Manage change within an autonomous network
As network automation advances, a key step will be removing the human element in the way changes are handled. Having machines take over that function calls for a new way of thinking about change management, including the assessment, planning, approval, scheduling, and execution of changes. With AIOps, the assessment of the impact of a change can be automated, including not just its effect on SLAs, but also how its execution can be scheduled to minimize disruption to the customer—and whether the customer needs to be informed at all. Today, operators generally err on the side of caution to tell customers about situations with even a relatively small risk of disruption. If AIOps allows us to reduce that risk below a certain threshold, this notification can become unnecessary, sparing customers the need to focus on contingencies with minimal likelihood of occurring.

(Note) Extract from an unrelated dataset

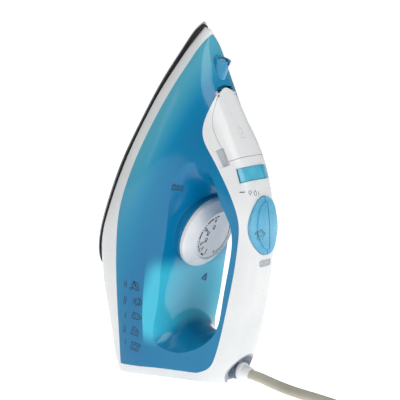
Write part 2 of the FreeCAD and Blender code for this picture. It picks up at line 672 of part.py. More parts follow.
# ---------------------------------------------------------------- steam slider and valve
def arc_sector(outer, inner, width, near, far):
    """Part of a ring round the slider's own arc, between two angles from straight up."""
    start = V(-width / 2, 0, -SLIDER_ARC)
    sector = Part.makeCylinder(outer, width, start, V(1, 0, 0))
    sector = sector.cut(Part.makeCylinder(inner, width + 2, start - V(1, 0, 0), V(1, 0, 0)))
    reach = 80.0
    middle = (near + far) / 2
    corners = [start]
    for angle in (near, middle, far):
        turn = math.radians(angle)
        corners.append(start + V(0, reach * math.sin(turn), reach * math.cos(turn)))
    wedge = Part.Face(Part.makePolygon(corners + [start])).extrude(V(width, 0, 0))
    return placed(sector.common(wedge), SLIDER)


def slider_slot():
    return arc_sector(SLIDER_ARC + 8, SLIDER_ARC - 5.4, SLIDER_WIDTH + 2 * GAP,
                      SLIDER_NEAR + 1, SLIDER_FAR - SLIDER_TRAVEL - 1)


def steam_slider():
    knob = arc_sector(SLIDER_ARC + 2.6, SLIDER_ARC - 4, SLIDER_WIDTH, SLIDER_NEAR, SLIDER_FAR)
    groove = arc_sector(SLIDER_ARC + 4, SLIDER_ARC + 1.4, SLIDER_WIDTH + 4,
                        SLIDER_NEAR - 5, SLIDER_FAR + 5)
    knob = knob.cut(groove)
    flange = arc_sector(SLIDER_ARC - 3.7, SLIDER_ARC - 5.7, SLIDER_WIDTH + 5,
                        SLIDER_NEAR + 5, SLIDER_FAR - 8)
    arm = arc_sector(SLIDER_ARC - 5, SLIDER_ARC - 13, 4, 12, 4)
    return fuse(knob, flange, arm)


def valve_needle():
    stem = cylinder(NEEDLE_RADIUS, 17, NEEDLE_TOP, NEEDLE_S)
    tip = Part.makeCone(0.5, NEEDLE_RADIUS, 1.6, V(NEEDLE_S, 0, 15.4), V(0, 0, 1))
    head = cylinder(3.5, NEEDLE_TOP - 2, NEEDLE_TOP, NEEDLE_S)
    return fuse(stem, tip, head)


def valve_seat():
    seat = cylinder(4.6, CASTING_TOP + 0.6, 15, NEEDLE_S).fuse(cylinder(5.0, 15, 19, NEEDLE_S))
    seat = seat.cut(cylinder(NEEDLE_RADIUS + GAP, 15, 20, NEEDLE_S))
    return seat.cut(cylinder(1.0, CASTING_TOP, 16, NEEDLE_S))


def needle_guide():
    return ring(4.5, NEEDLE_RADIUS + GAP, 40, 49, NEEDLE_S)


# ---------------------------------------------------------------- buttons and pumps
def button_place(side):
    return crown_frame(BUTTON_S, BUTTON_H, BUTTON_TILT).multiply(
        FreeCAD.Placement(V(0, side * PUMP_Y, 0), FreeCAD.Rotation()))


def button_hole():
    ellipse = Part.Ellipse(V(0, 0, -9), BUTTON_LENGTH, BUTTON_WIDTH).toShape()
    return placed(Part.Face(Part.Wire(ellipse)).extrude(V(0, 0, 24)), BUTTONS)


def push_button(side):
    length = BUTTON_LENGTH - GAP
    width = BUTTON_WIDTH - GAP
    half = half_ellipse_prism(length, width, side, -7, 12)
    gap = Part.makeBox(80, 2 * GAP, 40, V(-40, -GAP, -20))
    base = placed(half.cut(gap), BUTTONS).common(body(-BUTTON_PROUD + 1.2))
    raised = half_ellipse_prism(length - 4.5, width - 4.5, side, -7, 12)
    pad = placed(raised.cut(gap), BUTTONS).common(body(-BUTTON_PROUD - 0.6))
    pocket = placed(cylinder(5.0, -8, -2), button_place(side))
    return biggest(base.fuse(pad).cut(pocket))


def pump_piston(side):
    rod = cylinder(2.2, -14.5, -2)
    return placed(rod, button_place(side))


def pump_body(side):
    barrel = cylinder(6.2, -18.5, -12).cut(cylinder(2.2 + GAP, -18, -11))
    barrel = barrel.cut(ring(4.6, 3.0, -15.6, -11))
    return placed(barrel, button_place(side))


def return_spring(side):
    helix = Part.makeHelix(1.9, 9.5, 3.8)
    wire = Part.Wire(helix.Edges)
    section = Part.Wire(Part.makeCircle(0.35, V(3.8, 0, 0), V(0, 1, 0)))
    spring = wire.makePipeShell([section], True, True)
    spring.translate(V(0, 0, -11.9))
    return placed(spring, button_place(side))


def hoses():
    """Rubber hoses from the two pumps: one to the spray nozzle, one down to the sole."""
    spray = [(104, -13, 97), (122, -13, 88), (132, -13, 66), (140, -13, 46), (164, -7, 34),
             (NOZZLE_BACK, 0, NOZZLE_H)]
    burst = [(104, 13, 97), (122, 13, 88), (130, 13, 66), (136, 13, 46), (138, 13, COVER_TOP)]
    return [tube(spray, HOSE_RADIUS)[0], tube(burst, HOSE_RADIUS)[0]]


# ---------------------------------------------------------------- lamp and wiring
def lamp_slot():
    slot = Part.makeBox(LAMP_LENGTH, 2 * LAMP_HALF_WIDTH, 30,
                        V(-LAMP_LENGTH / 2, -LAMP_HALF_WIDTH, -10))
    corners = [edge for edge in slot.Edges if abs(edge.Length - 30) < 0.01]
    return placed(slot.makeFillet(2.0, corners), LAMP)


def lamp_lens():
    return biggest(lamp_slot().common(body(-0.3)).cut(body(WALL + 1.2)))


def pilot_lamp():
    return placed(Part.makeCylinder(2.3, 12, V(0, -6, -7.4), V(0, 1, 0)), LAMP)


def terminal_block():
    """Mains terminals in the foot of the handle, on the cover's side."""
    block = Part.makeBox(20, 24, 11, V(8, -12, 12))
    for y in (-8, 0, 8):
        block = block.cut(Part.makeCylinder(2.2, 12, V(7, y, 17.5), V(1, 0, 0)))
        block = block.cut(Part.makeCylinder(1.6, 6, V(18, y, 18), V(0, 0, 1)))
    return lie(block)


def wiring():
    wires = []
    for y in (-8, 0, 8):
        route = [(18, y, 12), (17, y, 5.2), (0, y, 4.6), (-24, y * 0.8, 4.9),
                 (-44, y * 0.8, 5.0), (-50, y * 0.8, 20), (-52, y * 0.8, 40), (-53, y * 0.8, 66)]
        wires.append(lie(tube(route, 1.1)[0]))
    return wires


# ---------------------------------------------------------------- cord, gland and plug
def gland_cup():
    cup = Part.makeCylinder(NOTCH_RADIUS, 20, V(NOTCH_BACK, 0, GLAND_Z), V(1, 0, 0))
    cup = cup.cut(Part.makeCylinder(NOTCH_RADIUS - 1.8, 30, V(NOTCH_BACK + 2, 0, GLAND_Z), V(1, 0, 0)))
    cup = cup.cut(Part.makeCylinder(SWIVEL_NECK + GAP, 10, V(NOTCH_BACK - 1, 0, GLAND_Z), V(1, 0, 0)))
    return biggest(lie(cup).common(body(0.6)).common(slab(0.4, 60)))


def cord_swivel():
    """The turning gland: a flange inside, a ribbed sleeve and a round end ring."""
    def rod(radius, x0, x1):
        return Part.makeCylinder(radius, x1 - x0, V(x0, 0, GLAND_Z), V(1, 0, 0))
    parts = [rod(SWIVEL_NECK + 1.4, NOTCH_BACK - 3.4, NOTCH_BACK - GAP),
             rod(SWIVEL_NECK, NOTCH_BACK - 3, 54), rod(7.3, GLAND_FACE - 3.4, GLAND_FACE)]
    for rib in range(5):
        start = NOTCH_BACK + 2.6 + 1.8 * rib
        parts.append(rod(SWIVEL_NECK + 0.5, start, start + 0.9))
    gland = parts[0].multiFuse(parts[1:])
    gland = gland.cut(rod(CORD_DIAMETER / 2 + 0.6, NOTCH_BACK - 5, GLAND_FACE + 1))
    return lie(gland.removeSplitter())


def tie_box(margin, half_length):
    """A box round the coil's bundle, on the side nearest the iron."""
    half_width = COIL_COLUMNS * CORD_DIAMETER / 2 + margin
    x, y = COIL_CENTRE[0] - COIL_MEAN_RADIUS, COIL_CENTRE[1]
    top = COIL_LAYERS * CORD_DIAMETER + margin
    bottom = max(0, -margin)
    return Part.makeBox(2 * half_width, 2 * half_length, top - bottom,
                        V(x - half_width, y - half_length, bottom))


def cord_coil():
    """The put-away turns, as one ring the size of their bundle, a little narrower under its tie."""
    width = COIL_COLUMNS * CORD_DIAMETER / 2
    height = COIL_LAYERS * CORD_DIAMETER
    coil = ring(COIL_MEAN_RADIUS + width, COIL_MEAN_RADIUS - width, 0, height, *COIL_CENTRE)
    return coil.cut(tie_box(TIE_PROUD, TIE_WIDTH / 2)).fuse(tie_box(-TIE_PROUD, TIE_WIDTH / 2 + 1))


def cord_tie():
    return tie_box(TIE_PROUD, TIE_WIDTH / 2).cut(tie_box(-TIE_PROUD, TIE_WIDTH))


def plug_frame():
    x, y, z = TAIL_ROUTE[-1]
    return FreeCAD.Placement(V(x, y, z), FreeCAD.Rotation(V(0, 1, 0), V(0, 0, 1), V(1, 0, 0)))


def plug_body():
    profile = [V(0, 0, 0), V(7, 0, 0), V(8.5, 0, 10), V(12.5, 0, 22), V(13, 0, 30),
               V(PLUG_RADIUS - 2, 0, 33), V(PLUG_RADIUS, 0, 36), V(PLUG_RADIUS, 0, PLUG_LENGTH - 1),
               V(PLUG_RADIUS - 1, 0, PLUG_LENGTH), V(0, 0, PLUG_LENGTH)]
    shape = Part.Face(Part.makePolygon(profile + [profile[0]])).revolve(V(0, 0, 0), V(0, 0, 1), 360)
    for side in (-1, 1):
        earth_groove = Part.makeBox(6, 4, 18, V(-3, side * 17.5 - 2, PLUG_LENGTH - 16))
        shape = shape.cut(earth_groove)
        shape = shape.cut(cylinder(PLUG_STUB_RADIUS, PLUG_LENGTH - 8, PLUG_LENGTH + 1,
                                   side * PLUG_PIN_SPACING / 2))
    return placed(shape, plug_frame())


def plug_pins():
    pins = []
    for side in (-1, 1):
        x = side * PLUG_PIN_SPACING / 2
        pin = cylinder(PLUG_PIN_RADIUS, PLUG_LENGTH, PLUG_LENGTH + PLUG_PIN_LENGTH, x)
        tip = max(pin.Edges, key=lambda edge: edge.BoundBox.ZMin)
        pin = pin.makeFillet(1.2, [tip])
        stub = cylinder(PLUG_STUB_RADIUS, PLUG_LENGTH - 8, PLUG_LENGTH, x)
        pins.append(placed(pin.fuse(stub), plug_frame()))
    return pins


# ---------------------------------------------------------------- write every piece
def build_all():
    os.makedirs("parts", exist_ok=True)
    in_ironing_frame = [
        ("soleplate", soleplate), ("heater_casting", heater_casting),
        ("heating_element", heating_element), ("chamber_gasket", chamber_gasket),
        ("chamber_cover", chamber_cover), ("cover_screws", cover_screws),
        ("thermostat", thermostat), ("thermal_fuse", thermal_fuse), ("skirt", skirt),
        ("heel_cover", heel_cover), ("heel_screws", heel_screws), ("water_tank", water_tank),
        ("handle_liner", handle_liner), ("handle_shell", handle_shell), ("fill_lid", fill_lid),
        ("lid_seal", lid_seal), ("filler", filler), ("spray_nozzle", spray_nozzle),
        ("nozzle_tip", nozzle_tip), ("dial_collar", dial_collar),
        ("temperature_dial", temperature_dial), ("dial_spindle", dial_spindle),
        ("steam_slider", steam_slider), ("valve_needle", valve_needle),
        ("valve_seat", valve_seat), ("needle_guide", needle_guide), ("pump_hoses", hoses),
        ("lamp_lens", lamp_lens), ("pilot_lamp", pilot_lamp),
        ("terminal_block", terminal_block), ("wiring", wiring), ("gland_cup", gland_cup),
        ("cord_swivel", cord_swivel),
    ]
    for name, make in in_ironing_frame:
        made = make()
        made = list(made) if isinstance(made, (list, tuple)) else [made]
        save(name, *[stand(shape) for shape in made])
    for name, side in (("burst", 1), ("spray", -1)):
        save(name + "_button", stand(push_button(side)))
        save(name + "_piston", stand(pump_piston(side)))
        save(name + "_pump", stand(pump_body(side)))
        save(name + "_spring", stand(return_spring(side)))

    cord, cord_length, cord_radii = tube(CORD_ROUTE, CORD_DIAMETER / 2)
    tail, tail_length, tail_radii = tube(TAIL_ROUTE, CORD_DIAMETER / 2)
    area = math.pi * CORD_DIAMETER ** 2 / 4
    print("cord", round(cord_length, 1), "radii", cord_radii, cord.Volume / (area * cord_length))
    print("tail", round(tail_length, 1), "radii", tail_radii, tail.Volume / (area * tail_length))
    save("power_cord", cord)
    save("cord_tail", tail)
    save("cord_coil", cord_coil())
    save("cord_tie", cord_tie())
    save("plug_body", plug_body())
    save("plug_pins", *plug_pins())


build_all()
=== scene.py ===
import json
import math

import bmesh
import bpy
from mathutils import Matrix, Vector
from mathutils.bvhtree import BVHTree


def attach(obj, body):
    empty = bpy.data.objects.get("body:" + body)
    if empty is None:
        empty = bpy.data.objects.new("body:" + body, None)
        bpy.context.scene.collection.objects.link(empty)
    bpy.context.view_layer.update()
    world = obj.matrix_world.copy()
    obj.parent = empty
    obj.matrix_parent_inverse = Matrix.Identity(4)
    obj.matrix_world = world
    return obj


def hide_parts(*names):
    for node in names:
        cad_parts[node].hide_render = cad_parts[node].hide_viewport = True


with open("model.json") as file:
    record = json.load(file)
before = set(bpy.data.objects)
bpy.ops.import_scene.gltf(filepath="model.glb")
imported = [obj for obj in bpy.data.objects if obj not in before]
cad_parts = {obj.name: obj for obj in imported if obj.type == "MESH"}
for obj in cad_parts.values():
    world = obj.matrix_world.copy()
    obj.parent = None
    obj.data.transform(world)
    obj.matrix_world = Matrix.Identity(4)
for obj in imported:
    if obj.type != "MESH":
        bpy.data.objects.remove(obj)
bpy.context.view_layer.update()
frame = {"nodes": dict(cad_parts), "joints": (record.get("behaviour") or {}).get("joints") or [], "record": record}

# Steam iron standing on its heel. Metres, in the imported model's frame: +Z up along the iron,
# +X from the soleplate towards the handle, the origin on the floor under the heel.
NODES = frame["nodes"]
JOINTS = {joint["name"]: joint for joint in frame["joints"]}
MM = 0.001

# The ironing frame in millimetres: s forward along the sole, y to the left, h up from the sole.
HEEL_LEAN = math.radians(21)
HEEL_DROP = 82.0
HEEL_OFFSET = 70.0
SIN = math.sin(HEEL_LEAN)
COS = math.cos(HEEL_LEAN)
FORWARD = Vector((SIN, 0, COS))
LEFT = Vector((0, -1, 0))
UP = Vector((COS, 0, -SIN))


def at(s, y, h):
    """A point of the ironing frame, in millimetres, as a point of the row frame in metres."""
    return (FORWARD * s + LEFT * y + UP * h + Vector((-HEEL_OFFSET, 0, HEEL_DROP))) * MM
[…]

Support Service Assurance and dynamic inventory
What does an increasingly dynamic world mean for service assurance? In the past, change was relatively infrequent, with predictable impacts. As virtualization increases, things move around more quickly, and fixes are made automatically, operators may not have such a clear understanding of the way things are connected and affected by each other. AIOps is now necessary to keep up with this more ephemeral environment. That’s even more true as customer workloads move to the network edge, leading to a tighter relationship between the two and expanding the scope of service assurance accordingly. Changes to the network can now directly affect the performance of edge workloads, and in more significant ways—for example, an autonomous vehicle workload for which slower performance can be a matter not just of convenience, but of safety.
Simply put, in a world where everything is in motion, it may no longer be possible or even necessary to have a complete view of the entire environment at a given moment. Instead, we should focus on understanding specific impacts well enough to support faster decision-making—and AIOps will make that possible.